The supermarket becomes a distribution station

This example illustrates that logistics could also take place via local retailers. Delivery of convenience products and food, for example, is already being decentralised by players such as REWE. The supermarket becomes the distribution station where the customer’s order is put together. Thus, deliveries only have to be transported over short distances and with small vehicles. Or the customer can pick up the goods they have ordered – already packed and ready to go (Click and Collect).

Experts such as Jürgen Glaser, authorised representative of Süderelbe AG, say that one of the major innovation tasks of the industry is to find ways of making use of decentralised warehouses that are closer to the end customer – such as the so-called dark stores, which are small stores of supermarket size where orders are put together to be delivered or picked up. To this end, Amazon is currently experimenting with having trucks already loaded with the goods that are likely to be ordered locally (anticipatory logistics).

3D-printing is changing supply chains

The Fraunhofer IML also sees potential in the rapid development of 3D-printing. For example, German vehicle manufacturers are already using this technology in prototype production and mass production. If spare parts and other goods can increasingly be printed on site, this would change the entire supply chain – only a minimum of materials would have to be stored in regional printing centres, from where the finished parts would then be delivered to the end customers over short distances.

Delivery robots or drones – what does delivery look like in the future?

But how will deliveries be done in the future? By drones, delivery robots or autonomous vehicles? With electric cars or cargo bikes? Experts say that there will be no single answer – a variety of solutions will be possible depending on local conditions. The first pilot projects are hinting at the opportunities, but also revealing the limits of various technologies.

Take the drone as an example. As tempting as the vision might be for mini-helicopters to deliver pizza and other goods within minutes, their range is limited and there are safety concerns. And then there are also inconvenient details to thrash out: Where should the goods be dropped? How can it be done in such a way that no unauthorised person gets their hands on them? How would city dwellers react to the whirring of hundreds of drones that might become a nuisance to them? The Fraunhofer IML sees drones primarily as a niche means of transport for special goods, difficult routes and exceptional situations, such as open-air festivals.

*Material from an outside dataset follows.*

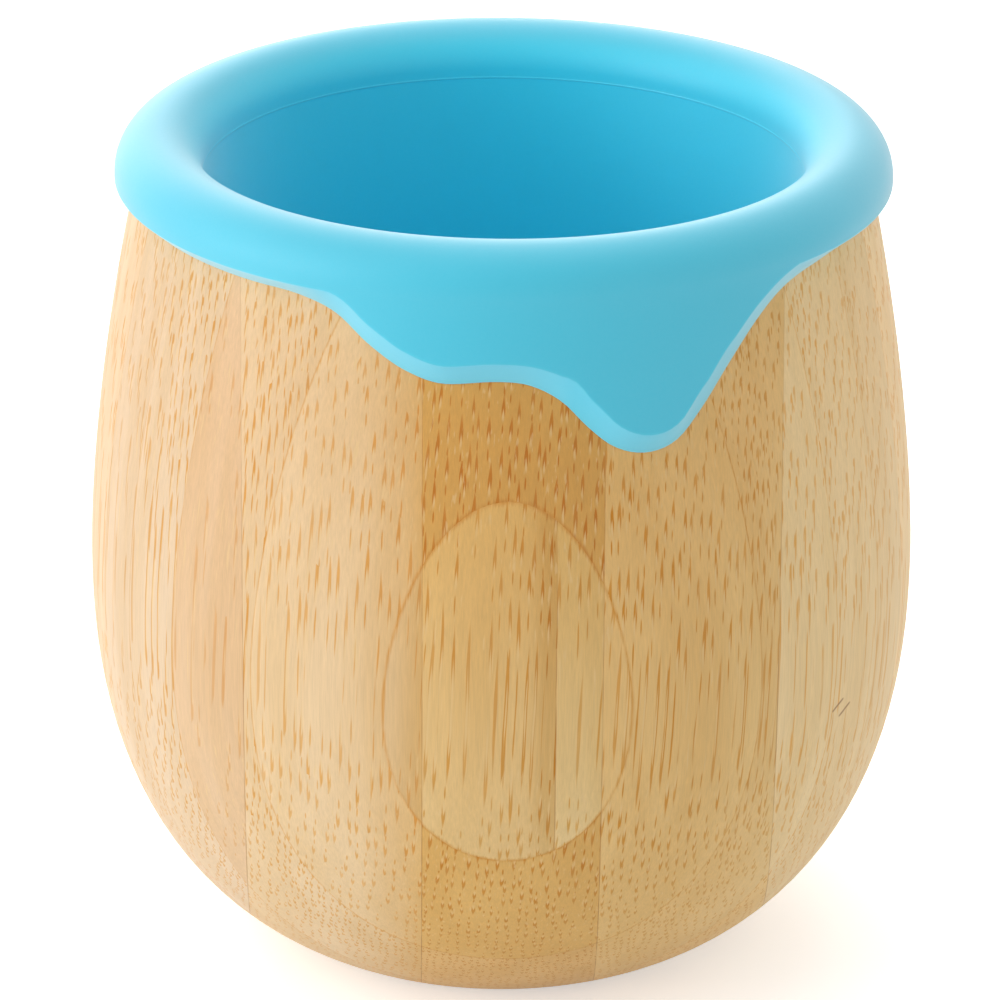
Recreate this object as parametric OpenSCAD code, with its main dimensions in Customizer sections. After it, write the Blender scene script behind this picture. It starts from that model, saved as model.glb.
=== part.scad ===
// Small drinking cup: a turned body of glued bamboo strips with a lift-out silicone liner.
// The liner's rolled rim hangs over the wooden mouth and runs down the outside in drips.
// Lengths are in millimetres. The foot rests on Z = 0, +Z is up and the longest drip faces -Y.

/* [Bamboo body] */
// Widest diameter of the body
belly_d = 85.3; // [82:0.1:90]
// Height of the widest place above the table
belly_h = 41; // [36:0.5:46]
// Diameter of the flat foot
foot_d = 43.4; // [38:0.1:50]
// How far the wooden mouth's edge lies inside the belly, measured across the wall
mouth_inset = 5.3; // [3:0.1:7]
// Height of the wooden mouth above the table
mouth_h = 82; // [76:0.5:90]
// Fullness of the lower half across, where 2 is an ellipse
belly_power = 2.76; // [2.2:0.01:3.2]
// Fullness of the lower half up its height, where 2 is an ellipse
heel_power = 2.3; // [2:0.01:2.6]
// How late the upper half turns in, where 1 is a straight cone
shoulder_power = 1.66; // [1.3:0.01:2]
// Width of the two bevels round the wooden mouth
mouth_bevel = 0.6; // [0.3:0.1:1]
// Thickness of the wooden floor under the liner
wood_floor = 11; // [8:0.5:14]

/* [Glued block] */
// What turning leaves of the foremost layer at its thickest
front_skin = 1.8; // [1.2:0.1:2.4]
// What turning leaves of the hindmost layer at its thickest
back_skin = 5.4; // [3:0.1:7]
// What turning leaves of the far left column at its widest
left_slab = 16.6; // [14:0.1:17.5]
// What turning leaves of the far right column at its widest
right_slab = 15.6; // [14:0.1:17.5]
// Turn of the glued block against the liner's front
block_turn = 1; // [-3:0.5:3]

/* [Silicone liner] */
// How far the rolled rim reaches out past the wooden mouth
rim_overhang = 2.2; // [2:0.1:4]
// Thickness of the rolled rim
roll_d = 8.9; // [8.3:0.1:9.6]
// Height of the rim's top above the wooden mouth
rim_rise = 5; // [4.8:0.1:6]
// Wall of the liner's cup
liner_wall = 2.2; // [1.6:0.1:2.6]
// How much further in the drinking space's wall lies at its floor than under the rim
wall_taper = 3.15; // [1:0.05:5]
// Radius of the round corner at the floor of the drinking space
cavity_corner_r = 9; // [5:0.5:12]
// Clearance between the liner and the wood, all round
liner_gap = 0.2; // [0.1:0.05:0.4]

/* [Drip edge] */
// How far the plain edge reaches below the wooden mouth
plain_drop = 1.5; // [1:0.1:3]
// How much further the longest drip reaches
drip_len = 14.1; // [8:0.1:20]
// Thickness of the skirt outside the wood
skirt_t = 1.8; // [1.2:0.1:2.2]
// Height of the bevel along the skirt's lower edge
bevel_h = 2.4; // [1.6:0.1:3]
// How far the bevel stays below the roll's middle where the edge is plain
bevel_clear = 0.5; // [0.2:0.1:1]

/* [Hidden] */
// Faces of every circle in the preview
$fn = 300;
// Steps of the turned outline below and above the belly
heel_steps = 16;
shoulder_steps = 14;
// Steps of the round corner at the cup's floor
corner_steps = 10;
// Steps round the drip edge
drip_steps = 180;
// Overrun of every cut and every box that ends outside the wood
overrun = 3;
// Thinnest splinter of a strip that is still worth a piece
least_splinter = 0.2;

// Thickness of the layers between the foremost and the hindmost one, from the front, as shares of a strip:
// the first two were planed unevenly
layer_shares = [0.92, 1.085, 1, 1, 1, 1, 1, 1, 1, 1, 1];
column_names = ["far_left", "left", "middle", "right", "far_right"];

// Depth of the drip edge as shares of the longest drip, by degrees from the front to the right.
// The front has a shelf and one long drip, and the back has two more.
drip_shares = [
  [-40, 0], [-31, 0.01], [-25, 0.085], [-19.5, 0.265], [-14, 0.41], [-8, 0.483],
  [-1, 0.458], [4, 0.485], [8.5, 0.605], [12, 0.785], [15.5, 0.93], [20.5, 1],
  [25, 0.94], [29, 0.76], [34, 0.5], [40, 0.245], [46, 0.085], [56, 0.005],
  [78, 0], [98, 0.05], [110, 0.16], [118, 0.38], [126, 0.6], [133, 0.66],
  [141, 0.56], [150, 0.24], [162, 0.05], [176, 0.01], [190, 0.1], [199, 0.34],
  [207, 0.46], [216, 0.47], [224, 0.62], [233, 0.84], [241, 0.79], [250, 0.42],
  [260, 0.12], [274, 0.01], [300, 0]
];

// Turned outline
belly_r = belly_d / 2;
foot_r = foot_d / 2;
mouth_r = belly_r - mouth_inset;
heel_reach = belly_h / pow(1 - pow(foot_r / belly_r, belly_power), 1 / heel_power);
foot_turn = asin(pow(belly_h / heel_reach, heel_power / 2));

function heel_r(z) =
  belly_r * pow(1 - pow((belly_h - z) / heel_reach, heel_power), 1 / belly_power);
function shoulder_r(z) =
  belly_r - (belly_r - mouth_r) * pow((z - belly_h) / (mouth_h - belly_h), shoulder_power);
function body_r(z) = z < belly_h ? heel_r(z) : shoulder_r(z);
function heel_point(turn) = [
  belly_r * pow(cos(turn), 2 / belly_power),
  belly_h - heel_reach * pow(sin(turn), 2 / heel_power)
];

shoulder_top = mouth_h - mouth_bevel;
shoulder_heights = [
  for (i = [1:shoulder_steps]) belly_h + (shoulder_top - belly_h) * i / shoulder_steps
];
body_outline = concat(
  [[0, 0]],
  [for (i = [0:heel_steps]) heel_point(foot_turn * (1 - i / heel_steps))],
  [for (z = shoulder_heights) [body_r(z), z]],
  [[mouth_r - mouth_bevel, mouth_h], [0, mouth_h]]
);

// Liner
rim_r = mouth_r + rim_overhang;
roll_r = roll_d / 2;
roll_x = rim_r - roll_r;
roll_z = mouth_h + rim_rise - roll_r;
cavity_floor_r = roll_x - roll_r - wall_taper;
cavity_z = wood_floor + liner_gap + liner_wall;
wall_lean = atan(wall_taper / (roll_z - cavity_z));
corner_x = cavity_floor_r + cavity_corner_r * (tan(wall_lean) - 1 / cos(wall_lean));
corner_z = cavity_z + cavity_corner_r;
seat_z = mouth_h + liner_gap;

function wall_r(z, grow) =
  cavity_floor_r + (z - cavity_z) * tan(wall_lean) + grow / cos(wall_lean);

// Drip edge
plain_z = mouth_h - plain_drop;
lowest_z = plain_z - drip_len;
bevel_slope = bevel_h / skirt_t;
skirt_bottom = lowest_z - overrun;
skirt_heights = [
  for (i = [0:shoulder_steps]) skirt_bottom + (roll_z - skirt_bottom) * i / shoulder_steps
];
collar_in = mouth_r - skirt_t;
collar_out = belly_r + overrun;
collar_bottom = skirt_bottom - overrun;

knots = len(drip_shares);
function knot_turn(i) =
  drip_shares[(i + knots) % knots][0] + 360 * floor(i / knots);
function knot_share(i) = drip_shares[(i + knots) % knots][1];
function rise(i) = (knot_share(i + 1) - knot_share(i)) / (knot_turn(i + 1) - knot_turn(i));
function knot_slope(i) = rise(i - 1) * rise(i) <= 0 ? 0 : (rise(i - 1) + rise(i)) / 2;
function past_start(turn) =
  let (first = drip_shares[0][0]) turn - 360 * floor((turn - first) / 360);
function knot_before(turn) = max([for (i = [0:knots - 1]) if (knot_turn(i) <= turn) i]);
// Smooth curve through the knots, level at each lowest and highest one
function share_at(turn) =
  let (
    here = past_start(turn),
    i = knot_before(here),
    span = knot_turn(i + 1) - knot_turn(i),
    t = (here - knot_turn(i)) / span
  )
  knot_share(i) * (2 * t ^ 3 - 3 * t ^ 2 + 1) + knot_share(i + 1) * (3 * t ^ 2 - 2 * t ^ 3)
  + span * (knot_slope(i) * (t ^ 3 - 2 * t ^ 2 + t) + knot_slope(i + 1) * (t ^ 3 - t ^ 2));
function edge_z(turn) = plain_z - drip_len * share_at(turn);
// How much a sloping stretch of the edge heightens the bevel, which keeps its width
function bevel_stretch(turn) =
  let (
    ahead = turn + 180 / drip_steps,
    behind = turn - 180 / drip_steps,
    run = mouth_r * (ahead - behind) * PI / 180
  )
  norm([1, (edge_z(ahead) - edge_z(behind)) / run]);

// Glue planes of the block, whose whole strips share what lies between the outermost ones
layer_count = len(layer_shares) + 2;
function share_sum(n) = n <= 0 ? 0 : share_sum(n - 1) + layer_shares[n - 1];
strip_t = (belly_d - front_skin - back_skin) / share_sum(len(layer_shares));
function layer_front(l) =
  l == 1 ? -belly_r - overrun : front_skin - belly_r + strip_t * share_sum(l - 2);
function layer_back(l) = l == layer_count ? belly_r + overrun : layer_front(l + 1);
column_count = len(column_names);
whole_columns = column_count - 2;
strip_w = (belly_d - left_slab - right_slab) / whole_columns;
function column_left(c) =
  c == 0 ? -belly_r - overrun : left_slab - belly_r + strip_w * (c - 1);
function column_right(c) = c == column_count - 1 ? belly_r + overrun : column_left(c + 1);
function nearest(low, high) = max(low, -high, 0);
function strip_is_left(l, c) =
  norm([
    nearest(column_left(c), column_right(c)),
    nearest(layer_front(l), layer_back(l))
  ]) < belly_r - least_splinter;
function strip_name(l, c) = str("strip_", l < 10 ? "0" : "", l, "_", column_names[c]);

// Tone of a strip: paler to the left and right, golden in the middle, no two neighbours alike
function tone(l, c) = 0.94 + 0.03 * ((l * 2 + c * 3) % 5) / 2 - 0.03 * (2 - abs(c - 2));

// Outline of the liner's cup, grown outwards from the drinking space
module cup_outline(grow, top) {
  r = cavity_corner_r + grow;
  corner_turns = [for (i = [0:corner_steps]) (90 - wall_lean) * i / corner_steps];
  polygon(concat(
    [[0, corner_z - r]],
    [for (turn = corner_turns) [corner_x + r * sin(turn), corner_z - r * cos(turn)]],
    [[wall_r(top, grow), top], [0, top]]
  ));
}

// Hole that the liner's cup hangs in, with a bevel at the mouth
module bore() {
  grow = liner_wall + liner_gap;
  bore_r = wall_r(mouth_h, grow);
  rotate_extrude() {
    cup_outline(grow, mouth_h + overrun);
    polygon([
      [0, mouth_h - mouth_bevel],
      [bore_r, mouth_h - mouth_bevel],
      [bore_r + mouth_bevel + overrun, mouth_h + overrun],
      [0, mouth_h + overrun]
    ]);
  }
}

module turned_body() {
  difference() {
    rotate_extrude()
      polygon(body_outline);
    bore();
  }
}

// What turning left of one glued strip
module strip(l, c) {
  shade = tone(l, c);
  color([0.93 * shade, 0.78 * shade, 0.55 * shade])
    intersection() {
      turned_body();
      rotate([0, 0, block_turn])
        translate([column_left(c), layer_front(l), -overrun])
          cube([
            column_right(c) - column_left(c),
            layer_back(l) - layer_front(l),
            mouth_h + 2 * overrun
          ]);
    }
}

// Room that the liner leaves for the wooden wall
module wood_room() {
  polygon(concat(
    [[0, skirt_bottom - overrun], [body_r(skirt_bottom) + liner_gap, skirt_bottom - overrun]],
    [for (z = skirt_heights) if (z < mouth_h) [body_r(z) + liner_gap, z]],
    [[mouth_r + liner_gap, seat_z], [0, seat_z]]
  ));
}

// Band that hangs outside the wood, as deep as the longest drip all round
module skirt_band() {
  below = [for (z = skirt_heights) if (z < mouth_h) z];
  outside = liner_gap + skirt_t;
  polygon(concat(
    [for (z = below) [body_r(z) + outside, z]],
    [[rim_r, roll_z], [roll_x, roll_z], [roll_x, skirt_bottom]]
  ));
}

module liner_section() {
  difference() {
    cup_outline(liner_wall, roll_z);
    cup_outline(0, roll_z);
  }
  difference() {
    union() {
      translate([roll_x, roll_z])
        circle(roll_r);
      skirt_band();
    }
    wood_room();
  }
}

// Everything below the bevelled drip edge, as a ring to cut away
module below_edge() {
  turns = [for (i = [0:drip_steps - 1]) 360 * i / drip_steps];
  function spot(turn, r, z) = [r * sin(turn), -r * cos(turn), z];
  function bevel_z(turn, r) =
    let (z = edge_z(turn), steepest = (roll_z - bevel_clear - z) / skirt_t)
    z + (r - body_r(z) - liner_gap) * min(bevel_slope * bevel_stretch(turn), steepest);
  points = [
    for (turn = turns)
      each [
        spot(turn, collar_in, collar_bottom),
        spot(turn, collar_in, bevel_z(turn, collar_in)),
        spot(turn, collar_out, bevel_z(turn, collar_out)),
        spot(turn, collar_out, collar_bottom)
      ]
  ];
  corners = 4;
  function at(i, k) = (i % drip_steps) * corners + k % corners;
  polyhedron(points, [
    for (i = [0:drip_steps - 1])
      for (k = [0:corners - 1])
        each [
          [at(i, k), at(i + 1, k), at(i + 1, k + 1)],
          [at(i, k), at(i + 1, k + 1), at(i, k + 1)]
        ]
  ]);
}

module silicone_liner() {
  color([0.36, 0.81, 0.9])
    difference() {
      rotate_extrude()
        liner_section();
      below_edge();
    }
}

for (l = [1:layer_count])
  for (c = [0:column_count - 1])
    if (strip_is_left(l, c))
      strip(l, c);
silicone_liner();
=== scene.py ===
# Bamboo cup with a lift-out silicone liner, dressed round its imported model
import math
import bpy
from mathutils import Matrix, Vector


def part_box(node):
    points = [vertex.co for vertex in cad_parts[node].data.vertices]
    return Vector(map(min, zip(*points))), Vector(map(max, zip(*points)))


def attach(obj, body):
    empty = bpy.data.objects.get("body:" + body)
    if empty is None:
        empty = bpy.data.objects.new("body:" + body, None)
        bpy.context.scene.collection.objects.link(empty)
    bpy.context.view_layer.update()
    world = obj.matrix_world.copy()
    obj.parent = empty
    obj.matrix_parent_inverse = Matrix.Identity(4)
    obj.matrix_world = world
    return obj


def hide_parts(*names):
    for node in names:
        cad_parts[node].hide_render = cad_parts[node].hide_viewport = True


bl_info = {
    "name": "Bamboo Cup",
    "version": (1, 0, 0),
    "blender": (4, 5, 0),
    "location": "View3D > Sidebar > Bamboo Cup",
    "description": "Turns a cup from glued bamboo strips and hangs a silicone liner in it",
    "category": "Add Mesh",
}

import bmesh
import bpy
from bpy.props import FloatProperty, FloatVectorProperty, IntProperty, PointerProperty
from bpy.types import Operator, Panel, PropertyGroup
from mathutils import Matrix, Vector

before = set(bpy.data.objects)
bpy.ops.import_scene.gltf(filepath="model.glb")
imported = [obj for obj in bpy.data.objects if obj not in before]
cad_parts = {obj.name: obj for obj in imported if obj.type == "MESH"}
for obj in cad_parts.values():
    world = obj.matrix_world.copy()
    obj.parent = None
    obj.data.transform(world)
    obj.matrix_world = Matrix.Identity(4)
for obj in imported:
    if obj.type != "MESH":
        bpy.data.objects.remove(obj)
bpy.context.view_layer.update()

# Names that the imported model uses
LINER_NODE = "silicone_liner"
WOOD_BODY = "bamboo_body"
LINER_BODY = "liner"
STRIP_NODES = sorted(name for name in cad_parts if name.startswith("strip_"))
COLUMNS = ["far_left", "left", "middle", "right", "far_right"]

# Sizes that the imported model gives, in metres
BELLY_R = max(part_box(name)[1].x for name in STRIP_NODES)
MOUTH_H = max(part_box(name)[1].z for name in STRIP_NODES)
RIM_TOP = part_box(LINER_NODE)[1].z

MM = 0.001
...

Interaction between technologies

Mercedes introduced the concept study Vision Van in 2016 – an electric truck that carries two drones on its roof for short delivery flights over the last few meters and within sight of the driver. This illustrates how various technological approaches can interact with each other – and how technology can interact with humans.

Autonomous vehicles could also help solve the growing shortage of skilled drivers. For example, autonomous vehicles could be accompanied by couriers who do not have a truck driver’s licence.

Hermes is currently testing another innovation in the area of autonomous driving over the last mile with the delivery robot of the Latvian start-up Starship Technologies. These robots are currently being used in London for picking up returns and parcels. The collection takes place in a 30-minute time window of the customer’s choosing. The Fraunhofer IML sees potential for this method mainly in smaller and medium-sized cities, where the robot has more room for manoeuvre and tech-savvy city escapees appreciate this clean, quiet means of delivery.

All these concepts are proof that digital transformation is contributing to more decentralised logistics with increasing networking.